In this scenario you can use the amplifier input as the base audio source and all your speakers will be in sync because the Connect effectively becomes the audio source, as described by @controlav 


I suspect this is an AVR not a HiFi amplifier, and that you are using a Connect or Port to feed the AVR?

If that is the scenario, then the Sonos units are synching perfectly, but audio processing in the AVR, over which Sonos has no control, causes the lag.  Many AVRs have a ‘direct’ mode (it may be called something else) which eliminates the sound processing and allows perfect sync.


Hi @Carlab 

@Ralpfocus is spot on here - if your source of music is not from Sonos, the only way your 3rd-party speakers will be in sync with Sonos is if they are set to “monitor”. Typically, you would have Tape In (play) and Tape Out (record).

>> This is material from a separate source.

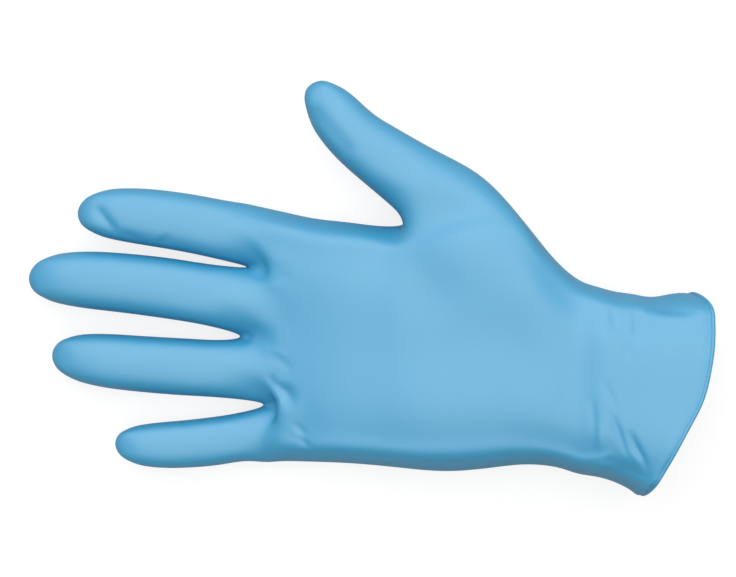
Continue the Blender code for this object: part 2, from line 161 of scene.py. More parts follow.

Flicking a switch labelled “Tape Monitor” would allow the selected source (let’s say CD) to be fed to the Tape Out (Sonos Connect/Port) then back from Sonos to Tape In and played over the HiFi speakers.

Sonos introduces a delay as it digitises the audio and prepares it for sharing across other Sonos rooms. If the source is Sonos, all this is done before your HiFi gets the audio, so there is no delay and Sonos and your HiFi play together. This presumes that your HiFi is analogue in nature.


John is absolutely correct: the sound processing in some home theater systems causes a delay.  I often listen to spoken word, saved as mp3s on my NAS, and play them throughout the house as I clean or do other chores that have me walk from room to room. Most of my Sonos are speakers, but I have a Port connected to a home theater receiver, and a Connect to a normal amplifier.  The home theater speakers and my kitchen speakers can be heard simultaneously, and there is definitely an echo effect, kind of like hearing a public speaker in a large empty and otherwise quiet room.  As soon as I switch the home theater to Pure Direct mode, it’s back in sync perfectly.

 

So there are two possible places delay is being introduced: the input delay on the Connect, if that’s how the signal is split to both Sonos and your traditional setup, and any audio processing on the receiver driving those speakers.  Feeding the signal first into the Connect/Port, then into the amplifier, and turning off signal processing on the receiver should correct for both.